Watermelon and Tomato Gazpach

Watermelon and tomato are rich in lycopene, vitamins A and C, while cucumber is hydrating and high in fiber.
Discover the recipe by Dr. Letizia Astrologo, nutrition biologist at UPMC Salvator Mundi International Hospital.
Enoy!
Ingredients:
- 500 g watermelon cut in small cubes.
- 4 ripe tomatoes.
- 1 cucumber.
- 1 red bell pepper.
- 1 red onion.
- 2 garlic cloves.
- 2 tablespoons of balsamic vinegar.
- 3 tablespoons of olive oil.
- Salt and pepper to taste.
- Fresh basil leaves for garnish.
- Optional: red chili pepper.
Preparation:
- Blend the watermelon, tomatoes, cucumber, bell pepper, onion, and garlic together until smooth.
- Add vinegar, olive oil, salt, and pepper. Mix well.
- Chill in the refrigerator for at least one hour.
- Serve cold, garnished with basil leaves.
Usage:
- Watermelon and Tomato Gazpacho as a side dish with eggs, vegetable crudités, and toasted bread.

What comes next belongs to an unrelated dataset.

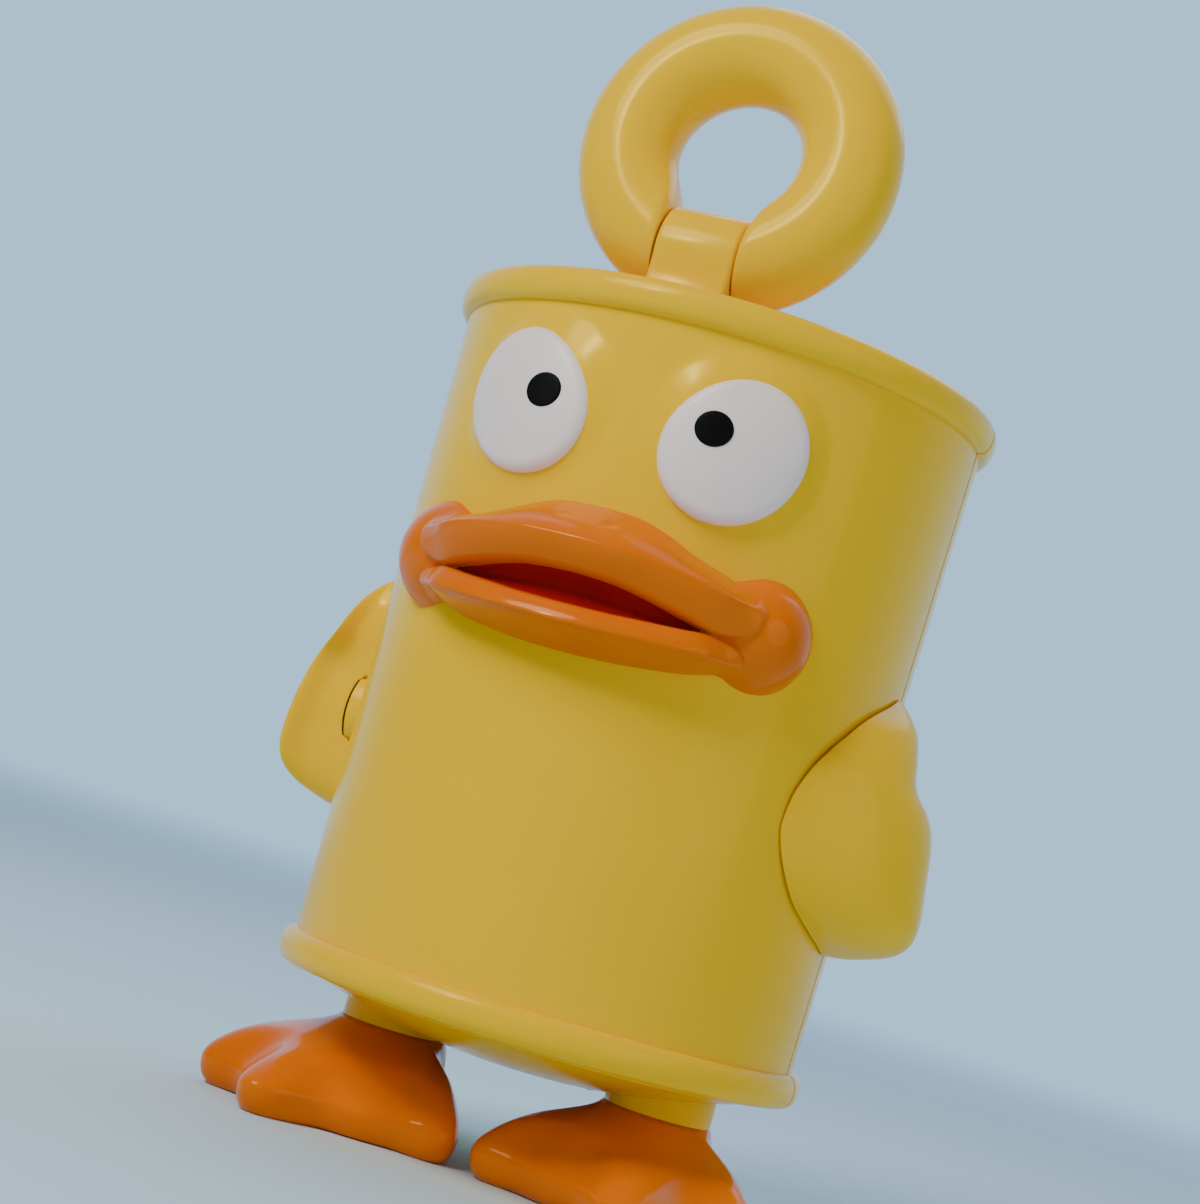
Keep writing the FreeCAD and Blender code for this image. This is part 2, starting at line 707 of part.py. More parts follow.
def foot(side):
    """Webbed foot with three toe lobes, socketed on the leg."""
    edge = []
    steps = 48
    for number in range(steps):
        angle = number * 360 / steps - 180
        turn = math.radians(angle)
        reach = foot_reach(angle)
        edge.append(Vector(side * reach * math.sin(turn), -reach * math.cos(turn), 0))
    curve = Part.BSplineCurve()
    curve.interpolate(edge, PeriodicFlag=True)
    sole = Part.Face(Part.Wire(curve.toShape()))
    block = sole.extrude(Vector(0, 0, foot_height))
    far = max(toe_reaches) + 1
    top = Part.BSplineCurve()
    top.interpolate([Vector(leg_radius, 0, foot_height), Vector(leg_radius + 4.5, 0, foot_height * 0.74),
                     Vector(far * 0.6, 0, foot_height * 0.56), Vector(far, 0, toe_tip_height)])
    dome = revolved([line((0, 0), (far, 0)), line((far, 0), (far, toe_tip_height)), top.toShape(),
                     line((leg_radius, foot_height), (0, foot_height)), line((0, foot_height), (0, 0))])
    cuts = [cylinder(leg_spigot_radius + foot_fit, Vector(0, 0, foot_height - leg_spigot_length - 0.1),
                     Vector(0, 0, foot_height + 5)),
            cylinder(screw_radius + 0.2, Vector(0, 0, -1), Vector(0, 0, foot_height)),
            cylinder(screw_head_radius + 0.3, Vector(0, 0, -1), Vector(0, 0, 6.0))]
    shape = block.common(dome).cut(cuts)
    shape.translate(Vector(side * leg_offset, 0, 0))
    return shape


def foot_screws():
    return Part.makeCompound([screw(Vector(side * leg_offset, 0, 6.0), Vector(0, 0, 1), 13.0)
                              for side in (-1, 1)])


shell = raw_shell()
parts = {
    "front_shell": front_shell(shell),
    "back_shell": back_shell(shell),
    "tablet_chamber": tablet_chamber(),
    "ballast_ring": ballast_ring(),
    "shell_screws": shell_screws(),
    "eye_left": eye(1),
    "eye_right": eye(-1),
    "pupil_left": pupil(1),
    "pupil_right": pupil(-1),
    "bill": bill(),
    "mouth_liner": mouth_liner(),
    "push_nuts": push_nuts(),
    "ring_bracket": ring_bracket(),
    "bracket_screws": bracket_screws(),
    "carry_ring": carry_ring(),
    "ring_pin": ring_pin(),
    "wing_left": wing(),
    "wing_axle_left": wing_axle(),
    "wing_clip_left": wing_clip(),
    "wing_seal_left": wing_seal(),
    "base_cap": base_cap(),
    "cap_seal": cap_seal(),
    "flow_dial": flow_dial(),
    "dial_pivot": dial_pivot(),
    "tablet_basket": tablet_basket(),
    "foot_left": foot(1),
    "foot_right": foot(-1),
    "foot_screws": foot_screws(),
}
for name in ("wing", "wing_axle", "wing_clip", "wing_seal"):
    parts[name + "_right"] = mirrored(parts[name + "_left"])

os.makedirs("parts", exist_ok=True)
for name, shape in parts.items():
    shape.exportStep("parts/" + name + ".step")
    print(name, len(shape.Solids), shape.isValid(), round(shape.Volume / 1000, 2), "cm3")
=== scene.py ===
import json
import math

import bmesh
import bpy
from mathutils import Matrix, Vector


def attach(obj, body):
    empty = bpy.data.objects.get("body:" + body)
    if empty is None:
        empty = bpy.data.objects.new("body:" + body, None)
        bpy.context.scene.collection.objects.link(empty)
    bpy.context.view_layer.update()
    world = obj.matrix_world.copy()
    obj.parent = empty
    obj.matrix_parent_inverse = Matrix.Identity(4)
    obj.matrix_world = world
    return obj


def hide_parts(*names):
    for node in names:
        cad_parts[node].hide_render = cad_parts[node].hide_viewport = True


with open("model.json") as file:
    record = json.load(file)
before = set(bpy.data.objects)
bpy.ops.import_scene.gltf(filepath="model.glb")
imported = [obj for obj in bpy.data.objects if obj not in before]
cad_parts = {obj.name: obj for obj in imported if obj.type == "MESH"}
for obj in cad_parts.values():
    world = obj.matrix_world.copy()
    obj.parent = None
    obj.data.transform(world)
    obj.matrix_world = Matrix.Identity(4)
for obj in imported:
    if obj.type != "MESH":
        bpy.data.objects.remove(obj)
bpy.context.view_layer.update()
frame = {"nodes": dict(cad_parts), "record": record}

mm = 0.001
cornerSteps = 5


def place(x, y, z):
    return Vector((x * mm, y * mm, z * mm))


def aroundCan(angle, radius, z):
    # angle in degrees from straight ahead, positive to the duck's left
    turn = math.radians(angle)
    return place(radius * math.sin(turn), -radius * math.cos(turn), z)


def mix(a, b, share):
    return a + (b - a) * share


def softMin(values, soft):
    low = min(values)
    return low - soft * math.log(sum(math.exp(-(v - low) / soft) for v in values))


def softMax(values, soft):
    return -softMin([-v for v in values], soft)


def smoothStep(low, high, value):
    share = max(0.0, min(1.0, (value - low) / (high - low)))
    return share * share * (3 - 2 * share)


def curveThrough(points, value):
    # smooth curve through (place, value) pairs
    if value <= points[0][0]:
        return points[0][1]
    if value >= points[-1][0]:
        return points[-1][1]
    for i in range(len(points) - 1):
        if value <= points[i + 1][0]:
            break
    x0, y0 = points[i]
    x1, y1 = points[i + 1]
    before = points[i - 1] if i > 0 else (2 * x0 - x1, y0)
    after = points[i + 2] if i + 2 < len(points) else (2 * x1 - x0, y1)
    m0 = (y1 - before[1]) / (x1 - before[0])
    m1 = (after[1] - y0) / (after[0] - x0)
    t = (value - x0) / (x1 - x0)
    w = x1 - x0
    return ((2 * t**3 - 3 * t**2 + 1) * y0 + (t**3 - 2 * t**2 + t) * w * m0
            + (3 * t**2 - 2 * t**3) * y1 + (t**3 - t**2) * w * m1)


def finishMesh(bm, name, material, sharp=None):
    # turns a bmesh into an object; sharp is the angle in degrees past which an edge isn't smoothed
    bmesh.ops.remove_doubles(bm, verts=bm.verts, dist=1e-6)
    bmesh.ops.recalc_face_normals(bm, faces=bm.faces)
    mesh = bpy.data.meshes.new(name)
    for face in bm.faces:
        face.smooth = True
    bm.to_mesh(mesh)
    bm.free()
    mesh.materials.append(material)
    if sharp is not None:
        mesh.set_sharp_from_angle(angle=math.radians(sharp))
    piece = bpy.data.objects.new(name, mesh)
    bpy.context.scene.collection.objects.link(piece)
    return piece


def gridSurface(bm, across, along, shape):
    # a grid of across x along cells, laid on a surface: shape(u, v) with u and v from 0 to 1
    made = bmesh.ops.create_grid(bm, x_segments=across, y_segments=along, size=0.5)
    for vert in made["verts"]:
        vert.co = shape(vert.co.x + 0.5, vert.co.y + 0.5)


def spinProfile(bm, points, steps, start=0.0, turn=360.0):
    # spins a line of (radius, height) points in millimetres about the upright axis
    verts = [bm.verts.new(place(r, 0, z)) for r, z in points]
    edges = [bm.edges.new(pair) for pair in zip(verts, verts[1:])]
    bmesh.ops.rotate(bm, verts=verts, cent=(0, 0, 0), matrix=Matrix.Rotation(math.radians(start), 3, "Z"))
    bmesh.ops.spin(bm, geom=verts + edges, cent=(0, 0, 0), axis=(0, 0, 1), angle=math.radians(turn),
                   steps=steps, use_merge=turn >= 360, use_duplicate=False)


def roundCorner(corner, fromPoint, toPoint, radius):
    # points of a small round between two straight runs
    middle = Vector(corner)
    before = Vector(fromPoint) - middle
    after = Vector(toPoint) - middle
    reach = min(radius, 0.45 * before.length, 0.45 * after.length)
    first = middle + before.normalized() * reach
    last = middle + after.normalized() * reach
    shares = [i / cornerSteps for i in range(cornerSteps + 1)]
    return [tuple((1 - t)**2 * first + 2 * t * (1 - t) * middle + t * t * last) for t in shares]


def roundedLine(points, radius):
    # a line whose inner corners are rounded
    out = [tuple(points[0])]
    for before, corner, after in zip(points, points[1:], points[2:]):
        out += roundCorner(corner, before, after, radius)
    return out + [tuple(points[-1])]


def divided(points, length):
    # adds points so that no run is longer than length
    out = [points[0]]
    for a, b in zip(points, points[1:]):
        count = max(1, math.ceil((Vector(b) - Vector(a)).length / length))
        out += [tuple(Vector(a).lerp(Vector(b), i / count)) for i in range(1, count + 1)]
    return out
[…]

- Steamed cod heart on pearl barley with watermelon gazpacho.
- Mediterranean sushi on watermelon gazpacho with pearl barley, anchovy, carrot, and zucchini.
Nutritional Information:
- Serving size: 4
- Calories (per serving): 130
- Per serving: Total Fat 7g, Sat. Fat 1g, Carbohydrates 15g, Sugars 10g, Fiber 3g, Cholesterol 0mg, Protein 2g, Sodium 200mg.